To solidify their illegally-gained position, however, Alcorn and Chalmers had to make sure Brown was permanently out of the picture, so Brown’s life remained in danger. Despite his pleas to Gov. Ames for help in re-asserting law and order in the county, Brown found himself completely abandoned. Helped by sympathetic whites who disbelieved the Alcorn allegations like Gettysburg veteran Billy Maynard, Brown crossed the MS River and sought sanctuary in the swamps outside Helena, AK. Ultimately the deposed sheriff made his way to Kansas where he spent the rest of his life in public service to displaced freedmen who were fleeing similar white supremacist violence in the South, never to return to Mississippi. Alcorn and his henchmen, meanwhile, dutifully announced that since the sheriff had left the county, a new regime was in order, and, when the votes were cast later that month, Alcorn’s slate swept the election—an election largely ignored by Coahoma County’s previously active black electorate. And the so-called Friars Point “riot” marked the beginning of the end of black political participation in Coahoma County for nearly a century.



Though the story ends there in all the histories of Reconstruction in Mississippi, it turns out there is much more.

Five years after Brown’s ouster from Mississippi, he appeared before a Senate Committee investigating the alarming exodus of freedmen from the South. During that testimony, Brown recounted his version of the conflict, very different from the one disseminated by Alcorn at the time, and revealed that, after the Friars Point riot, he had ultimately resettled in Kansas, where he found work as the superintendent of the Kansas Freedman’s Relief Association. In the years he spent working with that organization, Brown helped destitute freedmen, desperate to discover decent opportunities in the West, to find food, shelter, clothing, and employment until they could get properly established, and both benefactors and recipients praised his efforts.
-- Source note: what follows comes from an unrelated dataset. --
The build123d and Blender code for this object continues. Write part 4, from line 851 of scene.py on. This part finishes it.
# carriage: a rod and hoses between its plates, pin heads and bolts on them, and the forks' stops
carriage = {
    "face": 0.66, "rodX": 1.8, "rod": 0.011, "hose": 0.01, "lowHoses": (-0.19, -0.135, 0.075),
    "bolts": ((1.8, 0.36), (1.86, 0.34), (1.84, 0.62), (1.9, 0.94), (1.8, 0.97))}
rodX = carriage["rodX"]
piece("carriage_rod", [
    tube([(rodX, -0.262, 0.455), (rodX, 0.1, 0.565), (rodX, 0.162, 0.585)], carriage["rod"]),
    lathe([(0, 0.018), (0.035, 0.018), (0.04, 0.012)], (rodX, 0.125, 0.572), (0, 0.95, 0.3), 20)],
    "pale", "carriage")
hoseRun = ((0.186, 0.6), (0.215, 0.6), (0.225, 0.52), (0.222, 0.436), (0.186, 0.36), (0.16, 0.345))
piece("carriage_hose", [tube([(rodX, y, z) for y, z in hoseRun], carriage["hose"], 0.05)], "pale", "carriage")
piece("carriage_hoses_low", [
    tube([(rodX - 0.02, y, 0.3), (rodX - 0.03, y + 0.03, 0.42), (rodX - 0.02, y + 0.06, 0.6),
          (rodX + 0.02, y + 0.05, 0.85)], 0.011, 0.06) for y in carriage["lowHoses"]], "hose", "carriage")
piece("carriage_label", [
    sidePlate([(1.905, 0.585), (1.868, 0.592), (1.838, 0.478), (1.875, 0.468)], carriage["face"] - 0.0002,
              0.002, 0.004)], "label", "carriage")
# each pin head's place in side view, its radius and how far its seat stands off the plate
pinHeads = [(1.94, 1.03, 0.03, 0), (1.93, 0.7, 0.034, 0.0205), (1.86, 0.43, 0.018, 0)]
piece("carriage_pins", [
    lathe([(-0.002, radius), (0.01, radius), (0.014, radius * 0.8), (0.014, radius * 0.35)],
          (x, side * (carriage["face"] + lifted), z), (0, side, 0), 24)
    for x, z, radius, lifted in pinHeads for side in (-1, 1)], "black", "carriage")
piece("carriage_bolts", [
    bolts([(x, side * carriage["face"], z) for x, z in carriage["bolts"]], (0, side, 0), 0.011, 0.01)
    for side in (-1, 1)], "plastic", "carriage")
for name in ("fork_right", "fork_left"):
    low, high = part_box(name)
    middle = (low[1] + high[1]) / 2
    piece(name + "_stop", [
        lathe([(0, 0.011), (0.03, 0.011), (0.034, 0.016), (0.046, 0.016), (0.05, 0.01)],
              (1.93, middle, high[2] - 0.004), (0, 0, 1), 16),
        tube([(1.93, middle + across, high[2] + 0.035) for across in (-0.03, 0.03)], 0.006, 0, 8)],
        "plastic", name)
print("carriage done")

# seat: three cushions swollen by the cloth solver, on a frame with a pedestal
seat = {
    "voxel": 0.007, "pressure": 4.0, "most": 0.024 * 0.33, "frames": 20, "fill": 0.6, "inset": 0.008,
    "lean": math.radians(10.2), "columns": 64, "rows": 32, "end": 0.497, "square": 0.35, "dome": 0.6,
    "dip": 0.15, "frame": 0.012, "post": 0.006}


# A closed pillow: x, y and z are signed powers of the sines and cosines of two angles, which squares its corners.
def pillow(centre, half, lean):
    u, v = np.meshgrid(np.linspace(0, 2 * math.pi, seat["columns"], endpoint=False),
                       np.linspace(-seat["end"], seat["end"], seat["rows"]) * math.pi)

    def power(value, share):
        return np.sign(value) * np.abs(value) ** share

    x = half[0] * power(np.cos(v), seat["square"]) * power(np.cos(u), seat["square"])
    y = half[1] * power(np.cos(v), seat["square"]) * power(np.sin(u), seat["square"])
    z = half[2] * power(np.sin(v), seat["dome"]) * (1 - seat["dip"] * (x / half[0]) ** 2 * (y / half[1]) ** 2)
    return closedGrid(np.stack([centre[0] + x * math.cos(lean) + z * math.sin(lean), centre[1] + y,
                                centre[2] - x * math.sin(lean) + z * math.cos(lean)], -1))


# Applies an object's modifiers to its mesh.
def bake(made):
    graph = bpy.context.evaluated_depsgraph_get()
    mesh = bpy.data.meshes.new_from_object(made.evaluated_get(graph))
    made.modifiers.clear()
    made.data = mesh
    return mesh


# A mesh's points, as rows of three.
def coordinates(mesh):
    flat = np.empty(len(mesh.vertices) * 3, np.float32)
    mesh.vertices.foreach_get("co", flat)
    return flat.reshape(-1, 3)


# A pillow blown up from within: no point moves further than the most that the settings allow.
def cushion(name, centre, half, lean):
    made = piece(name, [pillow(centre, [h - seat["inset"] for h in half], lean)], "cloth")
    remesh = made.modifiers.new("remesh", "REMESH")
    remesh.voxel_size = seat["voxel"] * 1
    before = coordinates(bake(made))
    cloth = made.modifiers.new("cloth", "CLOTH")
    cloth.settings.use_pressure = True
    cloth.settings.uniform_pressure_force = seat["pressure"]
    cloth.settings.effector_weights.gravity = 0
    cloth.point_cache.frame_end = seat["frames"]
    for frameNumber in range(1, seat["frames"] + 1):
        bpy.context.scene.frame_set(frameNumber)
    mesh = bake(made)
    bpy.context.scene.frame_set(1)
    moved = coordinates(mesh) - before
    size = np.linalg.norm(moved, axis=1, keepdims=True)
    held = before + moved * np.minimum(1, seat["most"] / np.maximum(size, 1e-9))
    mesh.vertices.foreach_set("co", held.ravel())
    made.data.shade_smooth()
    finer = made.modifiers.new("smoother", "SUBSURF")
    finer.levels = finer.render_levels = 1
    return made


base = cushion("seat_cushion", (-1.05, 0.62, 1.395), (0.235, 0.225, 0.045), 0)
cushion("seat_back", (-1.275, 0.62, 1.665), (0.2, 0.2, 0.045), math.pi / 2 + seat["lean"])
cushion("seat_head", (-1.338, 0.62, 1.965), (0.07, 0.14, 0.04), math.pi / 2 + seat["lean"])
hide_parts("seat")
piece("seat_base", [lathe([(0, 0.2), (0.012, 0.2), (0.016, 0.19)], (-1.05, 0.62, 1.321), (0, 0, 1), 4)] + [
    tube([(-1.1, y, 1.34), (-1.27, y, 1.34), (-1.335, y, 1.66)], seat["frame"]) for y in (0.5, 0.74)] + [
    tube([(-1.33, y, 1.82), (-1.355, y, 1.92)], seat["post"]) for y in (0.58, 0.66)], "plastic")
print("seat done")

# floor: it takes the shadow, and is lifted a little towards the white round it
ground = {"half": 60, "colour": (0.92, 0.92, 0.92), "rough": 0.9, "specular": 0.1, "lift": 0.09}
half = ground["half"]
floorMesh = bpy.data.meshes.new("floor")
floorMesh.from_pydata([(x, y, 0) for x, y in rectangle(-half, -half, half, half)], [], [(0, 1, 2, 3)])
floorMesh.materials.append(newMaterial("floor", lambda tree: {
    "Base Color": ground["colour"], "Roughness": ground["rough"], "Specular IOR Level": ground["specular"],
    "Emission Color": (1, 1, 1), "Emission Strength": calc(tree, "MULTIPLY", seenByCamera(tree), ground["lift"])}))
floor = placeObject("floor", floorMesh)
One admirer, after spending two days with Brown in an extensive tour of the operation, called the general superintendent “a colored man of unusual cultivation and executive ability” and commented about him, “We were favorably impressed with his earnestness and devotion to the cause of his brethren at the South; and with his efforts to elevate and assist to an independent position those who had come under his care.” His co-worker, Elizabeth Comstock praised Brown as “our very able and efficient superintendent” and hailed him as “second only to Fred. [sic] Douglas as an orator.” As far as Brown’s beneficiaries themselves were concerned, they could hardly express enough gratitude to the man who personified access to opportunity promised them but so long delayed.
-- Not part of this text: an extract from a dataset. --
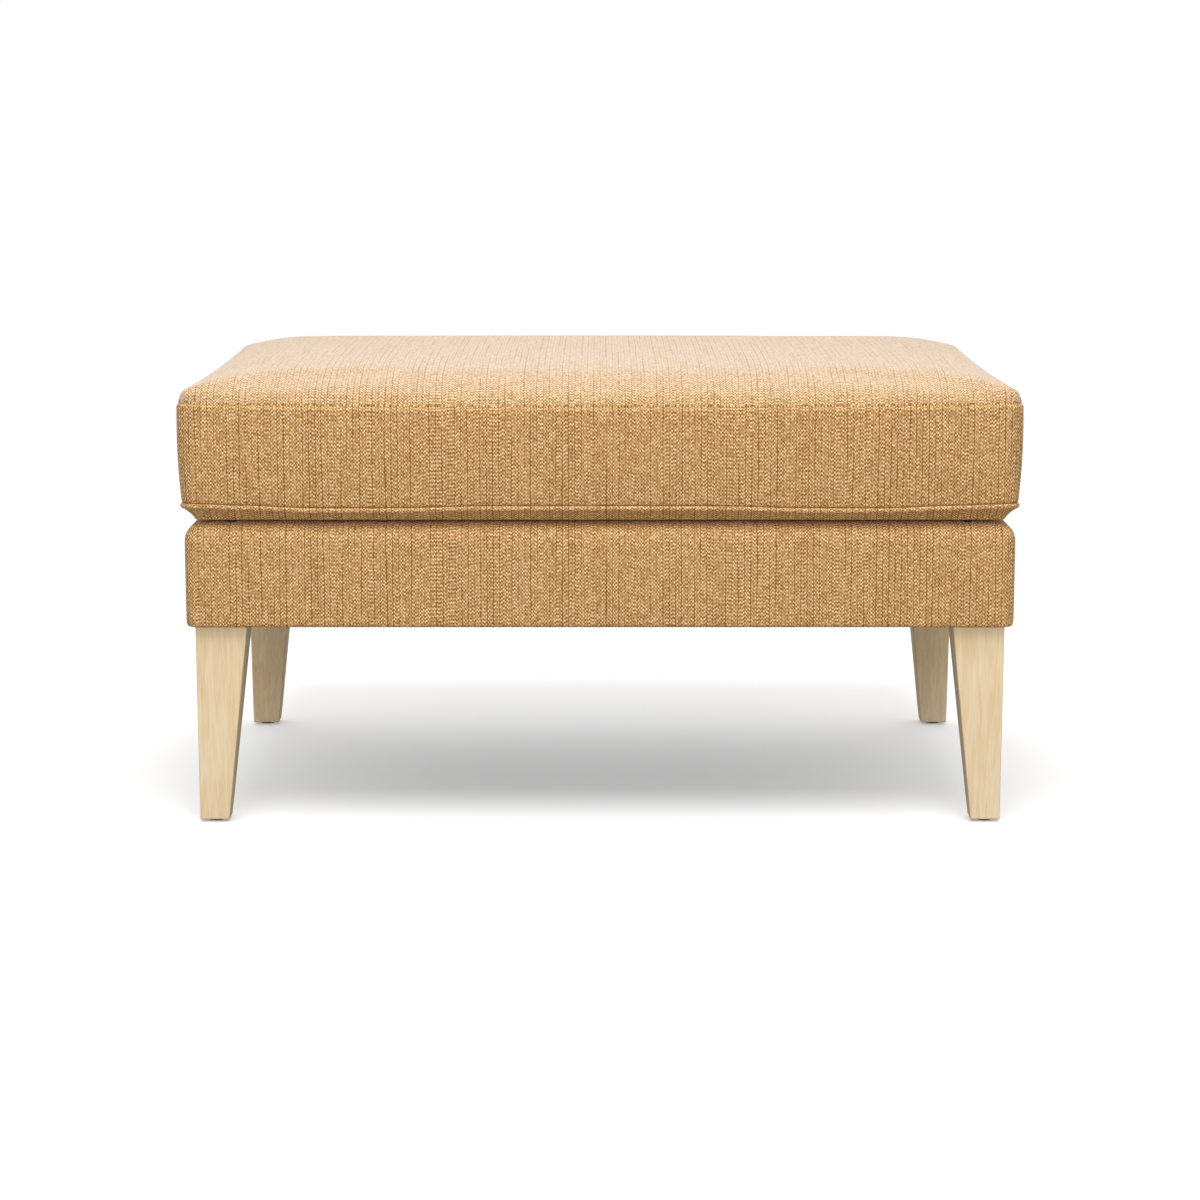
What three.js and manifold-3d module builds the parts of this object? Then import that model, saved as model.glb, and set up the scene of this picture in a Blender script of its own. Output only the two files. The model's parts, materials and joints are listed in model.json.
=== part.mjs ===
// Storage ottoman: upholstered box base on four tapered legs, hinged lid that carries a box cushion.
// Millimetres, +X right, +Y to the rear, +Z up, floor at z = 0.
import * as THREE from "three";
import { mergeVertices } from "three/addons/utils/BufferGeometryUtils.js";
import Module from "manifold-3d";

const wasm = await Module();
wasm.setup();

const GAP = 0.3; // clearance left between pieces that touch
const RUNNING = 0.08; // radial clearance of a pin in its bore
const CLOTH = 1.7; // upholstery fabric

// Cushion outline and heights
const CUSHION_W = 914;
const CUSHION_D = 608;
const CUSHION_R = 26;
const SEAM_TOP = 465;
const SEAM_BOTTOM = 348;
// Crown of the cushion cloth: distance in from the edge, height above the top seam
const CROWN = [
  [0.6, 0.2],
  [1.5, 5],
  [4, 11],
  [9, 16],
  [17, 20.5],
  [30, 25],
  [50, 29.5],
  [80, 33.5],
  [120, 37.5],
  [170, 41],
  [225, 43],
];

// Base outline and heights
const BASE_W = 902;
const BASE_D = 592;
const BASE_R = 14;
const BASE_BOTTOM = 218;
const RIM_TOP = 331;
const RAIL_INSET = 12;
const RAIL_T = 15;
const RAIL_TOP = 322;
const FLOOR_LOW = 220;
const FLOOR_T = 12;
const BLOCK_LEG = 70;
const NUT_SEAT = 262; // height of the seat that each T-nut is pulled down on
const LINING_T = 1.2;
const LINING_TOP = 326;

// Lid panel
const LID_LOW = 336.5;
const LID_T = 10;
const LID_INSET = 19;

// Legs
const LEG_INSET = 11;
const LEG_TOP_W = 55;
const LEG_LOW_W = 30.6;
const LEG_LEAN = 1;
const LEG_FOOT = 3;
const LEG_TOP = BASE_BOTTOM - GAP;
const BOLT_R = 4;
const BOLT_LOW = 158;
const BOLT_TOP = 262;

// Hinges
const HINGE_X = 250;
const HINGE_L = 70;
const AXIS_Y = 292.5;
const AXIS_Z = 332;
const BARREL_R = 5.5;
const PIN_R = 2.3;
const LEAF_T = 1.5;
const LEAF_IN = 270.5;
const LEAF_OUT = 286;
const BASE_LEAF_LOW = 331.3;
const LID_LEAF_LOW = 333.4;
const KNUCKLE = 15;
const SCREW_Y = 276.5;
const SCREW_DX = 24;

const material = (color, roughness, metalness = 0) =>
  new THREE.MeshStandardMaterial({ color, roughness, metalness });
const fabric = material(0xc69a68, 0.95);
const liningCloth = material(0x8c8174, 0.95);
const dustCloth = material(0x2b2a29, 0.95);
const foam = material(0xe9dfc4, 0.9);
const wadding = material(0xf2f1ec, 0.95);
const pine = material(0xd9b98a, 0.7);
const plywood = material(0xcfae80, 0.7);
const maple = material(0xe9d2ac, 0.45);
const steel = material(0xa9abad, 0.35, 0.9);
const nylon = material(0x6b6259, 0.6);
const rubber = material(0x242322, 0.85);

const root = new THREE.Group();

function place(name, geometry, mat) {
  const mesh = new THREE.Mesh(geometry, mat);
  mesh.name = name;
  root.add(mesh);
  return mesh;
}

function solid(geometry) {
  const g = geometry.clone();
  g.deleteAttribute("normal");
  g.deleteAttribute("uv");
  const merged = mergeVertices(g, 1e-4);
  return new wasm.Manifold(
    new wasm.Mesh({
      numProp: 3,
      vertProperties: new Float32Array(merged.attributes.position.array),
      triVerts: new Uint32Array(merged.index.array),
    }),
  );
}

function geometryOf(body) {
  const mesh = body.getMesh();
  const g = new THREE.BufferGeometry();
  const at = new Float32Array(mesh.numVert * 3);
  for (let i = 0; i < mesh.numVert; i++) {
    at.set(mesh.vertProperties.subarray(i * mesh.numProp, i * mesh.numProp + 3), i * 3);
  }
  g.setAttribute("position", new THREE.BufferAttribute(at, 3));
  g.setIndex(new THREE.BufferAttribute(new Uint32Array(mesh.triVerts), 1));
  g.computeVertexNormals();
  return g;
}

const cut = (geometry, cutters) =>
  geometryOf(cutters.reduce((body, c) => body.subtract(solid(c)), solid(geometry)));
const join = (geometries) =>
  geometryOf(geometries.slice(1).reduce((body, g) => body.add(solid(g)), solid(geometries[0])));

// Box from its low corner to its high corner
function block(x0, x1, y0, y1, z0, z1) {
  const g = new THREE.BoxGeometry(x1 - x0, y1 - y0, z1 - z0);
  return g.translate((x0 + x1) / 2, (y0 + y1) / 2, (z0 + z1) / 2);
}

// Outline with rounded corners, counter-clockwise from above
function ring(halfX, halfY, radius, z, steps = 5, cx = 0, cy = 0) {
  const points = [];
  const r = Math.max(radius, 0.4);
  for (let corner = 0; corner < 4; corner++) {
    const sx = corner === 0 || corner === 3 ? 1 : -1;
    const sy = corner < 2 ? 1 : -1;
    for (let i = 0; i <= steps; i++) {
      const a = ((corner + i / steps) * Math.PI) / 2;
      const x = cx + sx * (halfX - r) + r * Math.cos(a);
      const y = cy + sy * (halfY - r) + r * Math.sin(a);
      points.push([x, y, z]);
    }
  }
  return points;
}

// Surface through rings of equal count; material lies to the left of the path taken in section
function loft(rings, closed = false) {
  const n = rings[0].length;
  const at = rings.flat(2);
  const faces = [];
  const last = closed ? rings.length : rings.length - 1;
  for (let i = 0; i < last; i++) {
    const a = i * n;
    const b = ((i + 1) % rings.length) * n;
    for (let j = 0; j < n; j++) {
      const k = (j + 1) % n;
      faces.push(a + j, a + k, b + k, a + j, b + k, b + j);
    }
  }
  if (!closed) {
    const top = (rings.length - 1) * n;
    for (let j = 1; j < n - 1; j++) {
      faces.push(0, j + 1, j);
      faces.push(top, top + j, top + j + 1);
    }
  }
  const g = new THREE.BufferGeometry();
  g.setAttribute("position", new THREE.BufferAttribute(new Float32Array(at), 3));
  g.setIndex(faces);
  g.computeVertexNormals();
  return g;
}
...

Though John Milton Brown never returned to MS, his involvement with matters in Coahoma County did not end with his ouster and the question of his alleged corruption continued to follow him into Kansas politics when it was raised by his opponent in the race for state auditor in 1886. In refuting those charges, Brown produced a highly creditable witness, the Hon. J. B. Johnson (speaker of the Kansas House of Representatives), who testified that, after making two trips to Mississippi to check Coahoma County records, he could corroborate all of Brown’s assertions of honesty. Belief in Brown’s innocence in regard to the Alcorn charges that led to the Friars Point riot included Alcorn’s own son, M. S. Alcorn, and was repeated by a white observer in Coahoma County, Wilber Gibson, who similarly concluded, “Now John Brown was not a bad Negro, as I saw some of his checks to his bondsmen twenty years after he had made his escape across the river and out West where he had been successful. I doubt very seriously his getting [embezzled funds].” And local lawyer George Maynard, a recent college graduate in 1875 and a participant himself in the clash at Clark’s Bridge, recalled fifty years later that “most of us knew in Friars Point, that John Brown did not start the riot and was really opposed to it.”
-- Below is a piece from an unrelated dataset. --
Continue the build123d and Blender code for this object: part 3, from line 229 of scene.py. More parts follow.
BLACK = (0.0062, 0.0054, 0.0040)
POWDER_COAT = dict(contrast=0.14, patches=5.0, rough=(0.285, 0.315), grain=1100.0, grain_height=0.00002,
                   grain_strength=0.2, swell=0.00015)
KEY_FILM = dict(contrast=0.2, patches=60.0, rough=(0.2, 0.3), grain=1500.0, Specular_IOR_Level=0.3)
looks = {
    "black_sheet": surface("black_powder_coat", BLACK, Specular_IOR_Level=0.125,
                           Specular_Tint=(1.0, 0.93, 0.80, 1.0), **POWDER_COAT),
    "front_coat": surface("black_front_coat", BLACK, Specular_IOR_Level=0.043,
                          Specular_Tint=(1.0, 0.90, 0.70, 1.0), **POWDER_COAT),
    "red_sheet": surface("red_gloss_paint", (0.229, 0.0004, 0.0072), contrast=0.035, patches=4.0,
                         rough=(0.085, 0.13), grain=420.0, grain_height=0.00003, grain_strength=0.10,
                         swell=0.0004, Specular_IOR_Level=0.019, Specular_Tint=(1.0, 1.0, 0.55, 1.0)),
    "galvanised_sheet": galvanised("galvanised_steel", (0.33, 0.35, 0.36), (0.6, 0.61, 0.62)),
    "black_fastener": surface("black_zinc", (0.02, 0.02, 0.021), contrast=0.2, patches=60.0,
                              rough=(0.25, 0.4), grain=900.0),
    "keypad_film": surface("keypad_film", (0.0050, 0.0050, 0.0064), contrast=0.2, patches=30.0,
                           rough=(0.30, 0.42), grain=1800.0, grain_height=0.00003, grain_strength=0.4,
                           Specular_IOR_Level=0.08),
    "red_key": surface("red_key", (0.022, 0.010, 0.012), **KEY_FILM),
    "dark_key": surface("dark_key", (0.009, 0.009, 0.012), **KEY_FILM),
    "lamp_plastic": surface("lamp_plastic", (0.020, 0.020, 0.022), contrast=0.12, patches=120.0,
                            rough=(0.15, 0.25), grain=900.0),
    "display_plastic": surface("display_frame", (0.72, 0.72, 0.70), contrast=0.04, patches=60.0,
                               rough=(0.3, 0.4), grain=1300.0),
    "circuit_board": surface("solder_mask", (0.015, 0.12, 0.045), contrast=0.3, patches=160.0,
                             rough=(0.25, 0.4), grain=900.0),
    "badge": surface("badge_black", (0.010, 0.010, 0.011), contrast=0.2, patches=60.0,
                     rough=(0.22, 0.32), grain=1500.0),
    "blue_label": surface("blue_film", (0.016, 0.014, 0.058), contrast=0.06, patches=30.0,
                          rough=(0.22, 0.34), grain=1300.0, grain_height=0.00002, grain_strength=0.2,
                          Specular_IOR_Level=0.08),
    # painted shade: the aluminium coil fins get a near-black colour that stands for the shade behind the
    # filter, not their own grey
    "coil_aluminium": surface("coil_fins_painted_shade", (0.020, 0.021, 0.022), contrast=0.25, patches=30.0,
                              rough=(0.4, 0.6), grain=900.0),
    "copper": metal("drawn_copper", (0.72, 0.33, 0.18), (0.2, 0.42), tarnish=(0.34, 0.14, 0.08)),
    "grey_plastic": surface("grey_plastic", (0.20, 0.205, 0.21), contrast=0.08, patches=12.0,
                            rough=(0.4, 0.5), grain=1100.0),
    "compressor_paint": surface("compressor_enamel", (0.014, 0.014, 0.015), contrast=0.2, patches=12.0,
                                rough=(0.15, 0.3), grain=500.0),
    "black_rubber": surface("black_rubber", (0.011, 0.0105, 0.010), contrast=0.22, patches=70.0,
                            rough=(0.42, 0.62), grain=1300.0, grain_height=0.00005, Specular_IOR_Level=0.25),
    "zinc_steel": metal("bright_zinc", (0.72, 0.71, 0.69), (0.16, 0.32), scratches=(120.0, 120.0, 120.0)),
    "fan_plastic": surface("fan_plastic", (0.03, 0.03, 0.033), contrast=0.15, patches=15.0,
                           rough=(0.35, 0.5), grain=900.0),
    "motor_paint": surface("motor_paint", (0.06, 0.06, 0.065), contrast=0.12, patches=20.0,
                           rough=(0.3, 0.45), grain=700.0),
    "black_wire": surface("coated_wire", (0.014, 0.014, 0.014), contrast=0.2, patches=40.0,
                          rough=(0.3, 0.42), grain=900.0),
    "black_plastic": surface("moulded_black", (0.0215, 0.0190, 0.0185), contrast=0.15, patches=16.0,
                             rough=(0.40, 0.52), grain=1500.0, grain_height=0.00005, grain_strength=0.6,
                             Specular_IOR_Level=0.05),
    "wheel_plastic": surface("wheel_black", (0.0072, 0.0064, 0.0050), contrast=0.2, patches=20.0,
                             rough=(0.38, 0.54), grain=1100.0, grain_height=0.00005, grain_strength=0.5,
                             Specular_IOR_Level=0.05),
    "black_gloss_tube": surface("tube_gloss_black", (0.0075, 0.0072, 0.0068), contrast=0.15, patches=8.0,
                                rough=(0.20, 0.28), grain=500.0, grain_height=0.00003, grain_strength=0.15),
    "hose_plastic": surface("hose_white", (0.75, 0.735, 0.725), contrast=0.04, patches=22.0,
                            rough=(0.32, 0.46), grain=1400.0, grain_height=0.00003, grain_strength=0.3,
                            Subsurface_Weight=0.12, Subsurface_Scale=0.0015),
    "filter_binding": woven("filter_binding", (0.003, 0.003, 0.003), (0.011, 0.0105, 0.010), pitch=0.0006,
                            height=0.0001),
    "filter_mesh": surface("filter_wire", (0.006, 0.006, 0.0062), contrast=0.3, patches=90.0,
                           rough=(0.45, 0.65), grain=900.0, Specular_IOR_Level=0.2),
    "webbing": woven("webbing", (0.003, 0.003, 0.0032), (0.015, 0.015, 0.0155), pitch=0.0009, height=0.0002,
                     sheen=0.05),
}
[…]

In 1898, at the onset of the Spanish-American War, Brown was commissioned as major of the all-black 23rd Kansas Volunteer Infantry. After a successful stint in Cuba helping reorganize the war-torn country, he returned to his farm outside Topeka where his horticultural exploits won him renown all over the state. He died in January, 1923 and his obituary in the Topeka Plain Dealer summed up the accomplishments of this remarkable Mississippi exile. “Kansas and America loses a great man who was faithful and honest to a cause and Race. He was a born leader. . . . He took the light of Liberty to Mississippi after the Civil War. He was Sheriff of Coahoma Co. Miss. and stood up for human rights. . . . He came to Kansas and superintended the Barracks in North Topeka where thousands of colored men came from the south and had to be cared for by friendly whites who gave money, food, and raiment. Col. Brown was one of the leaders who saw to their welfare. If it had not been for him Kansas would not have had near the colored citizens. . . . He is the last of the Old Heroic Race spirited [sic] who lived and worked for a Race in Kansas. . . . He was of the Fred Douglas [sic] type. . . . He bought a farm . . . over thirty-five years ago which has grown in value every year since. Some say they thought it was too much money to go into a black man’s hands. . . . Peace to the ashes of the last great colored man of Kansas of the old school who left a history of doing things and not all talk.”